WHAT TO PRODUCE | Reproduce exactly the lines of the material beneath, from the line that contains "upper_drawer_basket();" to the line that contains "points = [vertex.co", both included, and no other lines.

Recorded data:
%%

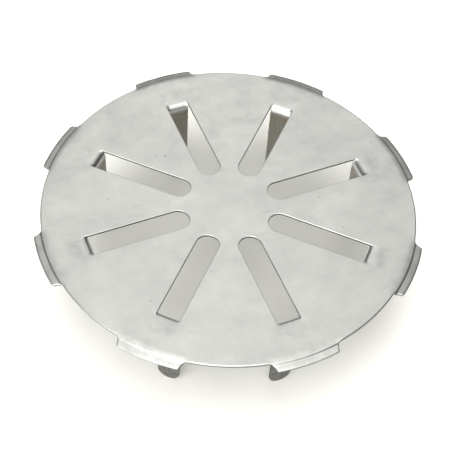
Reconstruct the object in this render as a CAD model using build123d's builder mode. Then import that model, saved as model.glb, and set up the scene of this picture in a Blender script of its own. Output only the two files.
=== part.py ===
"""Round snap-in strainer for a 4 inch floor drain, stamped from one stainless steel sheet.

Frame: the origin is the centre of the plate's top face, +Z is up, and slot 1 lies along +X.
Everything is in millimetres. The stamping's regions are separate solids that meet face to face:
the perforated plate, the eight stepped rim tabs that rest on the drain body, the eight formed
bends at the slots' outer ends, and the eight spring legs that grip the pipe.
"""

import os
from math import cos, radians, sin, sqrt

from build123d import *

# Driving dimensions
COUNT = 8  # slots, legs and tabs, evenly spaced
SHEET = 0.8  # 22 gauge stainless
PLATE_RADIUS = 65.2
OVERALL_RADIUS = 136.5 / 2  # 5-3/8 in over the rim tabs
LIP_DROP = 0.8  # the tabs step down by one sheet thickness
SLOT_WIDTH = 8.1
SLOT_INNER_CENTRE = 19.05  # centre of each slot's rounded inner end
SLOT_OUTER_END = 52.0  # where the plate starts to bend down into the leg
BEND_RADIUS = 2.1  # over the outside of the bend
LEG_WIDTH = 8.0
LEG_DROP = 38.6  # leg tip below the plate's top face

# Rim tabs
TAB_ROOT_WIDTH = 22.8
TAB_TIP_WIDTH = 20.8
TAB_ROOT_FILLET = 2.5
TAB_TIP_FILLET = 0.9
TAB_HALF_ANGLE = 12.5  # of the sector that holds a tab and both its root fillets
TAB_INNER_RADIUS = 63.0  # where the tab solid meets the plate solid
STEP_RADIUS = 1.0  # of both mid-surface arcs in the tab's step

# Edges rounded by the punch on the top face
PUNCH_ROUND = 0.25

# The spring leg turns about a line below the bend, where a cantilever seems to pivot
PIVOT_SHARE = 0.15  # of the leg's free length
HINGE_GAP = 0.06  # parting gap at that line

PITCH = 360 / COUNT
LEG_INNER_FACE = SLOT_OUTER_END - BEND_RADIUS
LEG_FREE_LENGTH = LEG_DROP - BEND_RADIUS
HINGE_Z = -(BEND_RADIUS + PIVOT_SHARE * LEG_FREE_LENGTH)
MID_BEND_RADIUS = BEND_RADIUS - SHEET / 2
STEP_LENGTH = sqrt(4 * STEP_RADIUS * LIP_DROP - LIP_DROP**2)


def section_plane(angle):
    """The upright plane through the Z axis at this angle: local x is radial, local y is up."""
    a = radians(angle)
    return Plane(origin=(0, 0, 0), x_dir=(cos(a), sin(a), 0), z_dir=(sin(a), -cos(a), 0))


def leg_plane(angle):
    """The upright plane of a leg's inner face: local x is tangential, local y is up."""
    a = radians(angle)
    origin = (LEG_INNER_FACE * cos(a), LEG_INNER_FACE * sin(a), 0)
    return Plane(origin=origin, x_dir=(-sin(a), cos(a), 0), z_dir=(cos(a), sin(a), 0))


def near_radius(shape_list, radius):
    """The vertices that lie at this distance from the Z axis."""
    return shape_list.filter_by(lambda v: abs(sqrt(v.X**2 + v.Y**2) - radius) < 0.01)


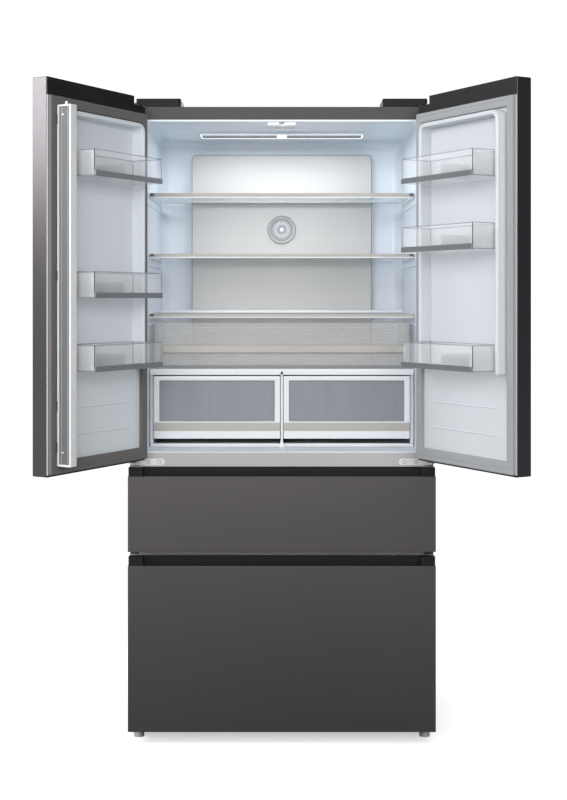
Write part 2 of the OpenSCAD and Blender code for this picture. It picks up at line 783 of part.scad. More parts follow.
cabinet_shell();
back_panel();
insulation_panels();
fridge_liner();
freezer_liner();
middle_beam();
drawer_crossbeam();
base_frame();
compressor();
condenser_coil();
condenser_fan();
drain_pan();
machine_cover();
control_box();
evaporator();
evaporator_cover();
evaporator_fan();
duct_panel();
purifier_cap();
ceiling_lamp();
mullion_guide();
door_hinges();
hinge_covers();
upper_shelf();
lower_shelf();
cover_shelf();
crisper_frame();
drawer_rails();
front_foot_left();
front_foot_right();
rear_roller_left();
rear_roller_right();
left_door_skin();
left_door_caps();
left_door_foam();
left_door_liner();
left_door_seal();
left_door_bins();
left_bin_trims();
flip_mullion();
right_door_skin();
right_door_caps();
right_door_foam();
right_door_liner();
right_door_seal();
right_door_bins();
right_bin_trims();
fresh_drawer();
left_crisper_tub();
left_crisper_front();
right_crisper_tub();
right_crisper_front();
upper_drawer_front();
upper_drawer_core();
upper_drawer_grip();
upper_drawer_basket();
lower_drawer_front();
lower_drawer_core();
lower_drawer_grip();
lower_drawer_basket();
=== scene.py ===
"""Looks of the french door refrigerator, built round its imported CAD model.

Shapes are made in millimetres, in one of three places: HOME, where y = 0 is the outer face of the
closed doors and z = 0 the floor, and LEFT and RIGHT, where x runs along an open door from its hinge end
and y back from its outer face.
"""
import json
import math

import bmesh
import bpy
from mathutils import Matrix, Vector


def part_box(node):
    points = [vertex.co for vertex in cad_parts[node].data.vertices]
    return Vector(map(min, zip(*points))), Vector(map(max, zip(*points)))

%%

SOLUTION TO THE PROBLEM |
upper_drawer_basket();
lower_drawer_front();
lower_drawer_core();
lower_drawer_grip();
lower_drawer_basket();
=== scene.py ===
"""Looks of the french door refrigerator, built round its imported CAD model.

Shapes are made in millimetres, in one of three places: HOME, where y = 0 is the outer face of the
closed doors and z = 0 the floor, and LEFT and RIGHT, where x runs along an open door from its hinge end
and y back from its outer face.
"""
import json
import math

import bmesh
import bpy
from mathutils import Matrix, Vector


def part_box(node):
    points = [vertex.co for vertex in cad_parts[node].data.vertices]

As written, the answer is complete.